Published on August 15, 2007 at 4:25pm

After the tragic highway collapse in Minneapolis two weeks ago, Governor Janet Napolitano assigned the Arizona Department of Transportation to inspect every highway bridge in Arizona. Of course, there was no real worry, she said, but she wanted to make an "extra effort" to ensure our safety.

Exactly seven days later, a highway span already subject to ADOT's scrutiny collapsed. Last Wednesday, 468 tons of the Loop 202 crashed to the ground in Mesa — on a construction site ADOT had supposedly inspected in the past 24 hours.

Makes you wonder how much credence to give to Governor Napolitano's upcoming "extra effort," eh?

The problem is, the ADOT inspection process is deeply flawed, chiefly because the agency has been using private consultants to handle many inspections. (Think: foxes being paid to watch the henhouse.) A lengthy report from the state auditor general spells out a host of flaws with ADOT's inspection process even beyond this privatization: Inspectors don't keep accurate paperwork. They also don't have the experience, or confidence, to tell construction firms what to do.

The bigger picture is that ADOT has been one screwed-up agency for a long time. And I, for one, am less convinced that we need to sic ADOT's inspectors on our state's infrastructure than I am convinced that we should sic outside inspectors on the agency.

ADOT spokesman Doug Nintzel notes that the feds give the state's infrastructure high marks, and it's true. Our roads are newer, and smoother, than in many parts of the country.
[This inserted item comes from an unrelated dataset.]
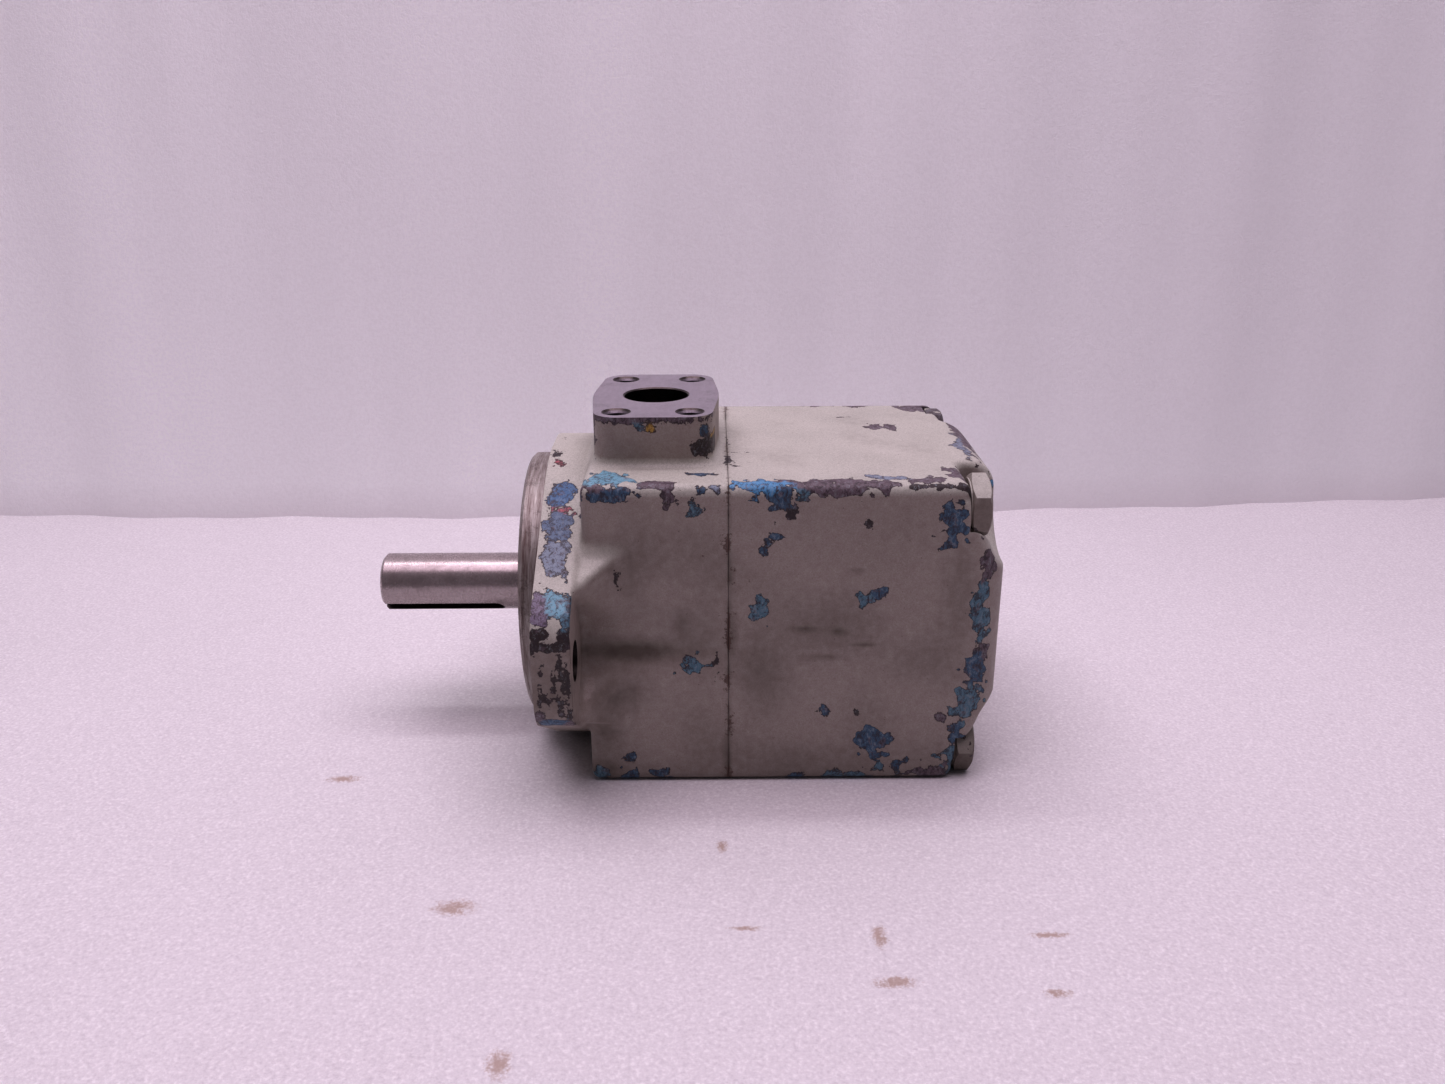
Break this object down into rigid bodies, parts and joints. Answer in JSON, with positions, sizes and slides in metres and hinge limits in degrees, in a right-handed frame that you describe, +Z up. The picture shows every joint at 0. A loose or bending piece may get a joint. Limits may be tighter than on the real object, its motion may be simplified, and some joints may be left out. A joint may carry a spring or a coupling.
{
  "type": "hydraulic motor",
  "caption": "Vane-type hydraulic motor: cast iron body with mounting flange and pilot, keyed output shaft and flanged ports, in chipped grey paint over blue and maroon coats.",
  "frame": {"origin": "centre of the shaft's end face", "axes": "+X along the shaft from its free end to the back of the body, +Z up out of the front port, +Y towards the side with the rear port"},
  "size_m": [0.2324, 0.171, 0.132],
  "materials": {
    "housing_paint": "satin, chipped",
    "screw_paint": "satin",
    "shaft_steel": "ground",
    "ring_steel": "oiled",
    "bearing_steel": "polished",
    "cage_brass": "satin",
    "plate_bronze": "ground",
    "rotor_steel": "ground",
    "seal_rubber": "matte",
    "seal_copper": "dull"
  },
  "bodies": {
    "housing": {"front_housing": "housing_paint", "rear_housing": "housing_paint", "cap_screw_1": "screw_paint", "cap_screw_2": "screw_paint", "cap_screw_3": "screw_paint", "cap_screw_4": "screw_paint", "drain_plug": "screw_paint", "drain_seal": "seal_copper", "housing_snap_ring": "ring_steel", "bearing_outer_race": "bearing_steel", "seal_case": "ring_steel", "seal_lip": "seal_rubber", "seal_garter_spring": "ring_steel", "housing_o_ring": "seal_rubber", "front_port_plate": "plate_bronze", "cam_ring": "rotor_steel", "rear_port_plate": "plate_bronze", "cartridge_screw_1": "ring_steel", "cartridge_screw_2": "ring_steel", "dowel_pin_1": "bearing_steel", "dowel_pin_2": "bearing_steel", "plate_spring": "ring_steel", "rear_bush": "plate_bronze"},
    "shaft_and_rotor": {"shaft": "shaft_steel", "shaft_snap_ring": "ring_steel", "bearing_inner_race": "bearing_steel", "rotor": "rotor_steel", "vane_1": "rotor_steel", "vane_2": "rotor_steel", "vane_3": "rotor_steel", "vane_4": "rotor_steel", "vane_5": "rotor_steel", "vane_6": "rotor_steel", "vane_7": "rotor_steel", "vane_8": "rotor_steel", "vane_9": "rotor_steel", "vane_10": "rotor_steel"},
    "ball_train": {"bearing_cage": "cage_brass", "bearing_ball_1": "bearing_steel", "bearing_ball_2": "bearing_steel", "bearing_ball_3": "bearing_steel", "bearing_ball_4": "bearing_steel", "bearing_ball_5": "bearing_steel", "bearing_ball_6": "bearing_steel", "bearing_ball_7": "bearing_steel", "bearing_ball_8": "bearing_steel", "bearing_ball_9": "bearing_steel"}
  },
  "joints": [
    {"name": "shaft_spin", "type": "hinge", "parent": "housing", "child": "shaft_and_rotor", "pos_m": [0.0709, 0, 0], "axis": [1, 0, 0], "continuous": true},
    {"name": "ball_train_spin", "type": "hinge", "parent": "housing", "child": "ball_train", "pos_m": [0.0709, 0, 0], "axis": [1, 0, 0], "continuous": true}
  ],
  "couplings": [
    {"joint": "ball_train_spin", "follows": "shaft_spin", "ratio": 0.399}
  ]
}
But the fact remains that ADOT has a history of, at minimum, rogue employees who'd rather help their friends in the business than ensure that the most qualified firms get state-financed construction contracts ("Friends at Work," June 1, 2006). The firms that get the gigs, in many cases, are firms that hire well-connected ex-ADOT employees. In other cases, the winning firms have bought baseball tickets for staffers — or played golf with them, or hired their kids. You get the idea.

ADOT has such a culture of corruption that this sort of stuff is considered normal. When the agency's auditors were asked to look at the gifts received by one staffer, a guy in a position to help select engineering firms, the ADOT auditors didn't even bother tallying the goods the staffer had accepted before pronouncing him clean.

Here's another shocking case: A firm vying for a freeway-design contract approached an ADOT employee, a woman who just happened to sit on the selection panel handing out the work. Not exactly subtle, they approached her during the selection process and said they wanted to talk about job possibilities at their firm.

Unbelievably, ADOT urged the staffer to stay on the panel. (See "Roadkill," June 22, 2006.) No foul, one supervisor told her: "It appears they are only interested in hiring you."

You have to wonder what ADOT would have said if the firm had offered a paper bag of cash: "Hey, don't worry. It appears they are only trying to pay you off."

But let me get back to inspections. It's not only that connected firms are getting ADOT work instead of those that are best qualified. Once they've gotten the job, there's nobody around to hold them accountable.

Here's a horrifying statistic: In 1996, the agency's Intermodal Transportation Division, which supervises design, construction, and maintenance of the state's roadways, had 2,732 full-time employees.

Ten years later, despite unbelievable growth in the state, dozens of major projects, and thousands of additional miles of roadway, the division actually has 514 fewer people.

That's not because the agency's budget has dropped. Far from it. We're spending more on roads than ever.

ADOT is simply using outside consultants to do the job: design work, construction management, and, of course, inspections.

These consultants cost more. They also have significantly less accountability.

As the state's auditor general reported last summer as part of a performance audit, ADOT's payments to consultants increased a staggering 424 percent in a 10-year period, even with inflation factored in. That's a $93 million increase.

And it's not just about the money, believe me. I'd be fine with that expense if it meant all our roads and bridges were safe. But that's not the case. "According to state and national reports, use of consultants by state transportation agencies may have other risks besides increased project costs," the auditor general concluded. In fact, transportation agencies in other states recommend limiting the work that gets farmed out "in order to retain in-house expertise and the ability to review consultants' work . . ."

According to the report, ADOT could use more of both. The auditor general specifically found that inspectors are too inexperienced to exert their will over construction crews. They also failed to sufficiently document their results, and their standards aren't applied consistently.

Not to mention this frightening conclusion: "Follow-up on important deficiencies is lacking."

You think this kind of stuff has no consequences? I don't think I have to remind you about what happened when they used the wrong bolts in Minnesota. Or bring up Boston's Big Dig.

There, a construction firm used the wrong epoxy. It was a mistake, or perhaps a shortcut, that saved someone a few bucks — a mistake someone might have caught, but didn't catch during inspections.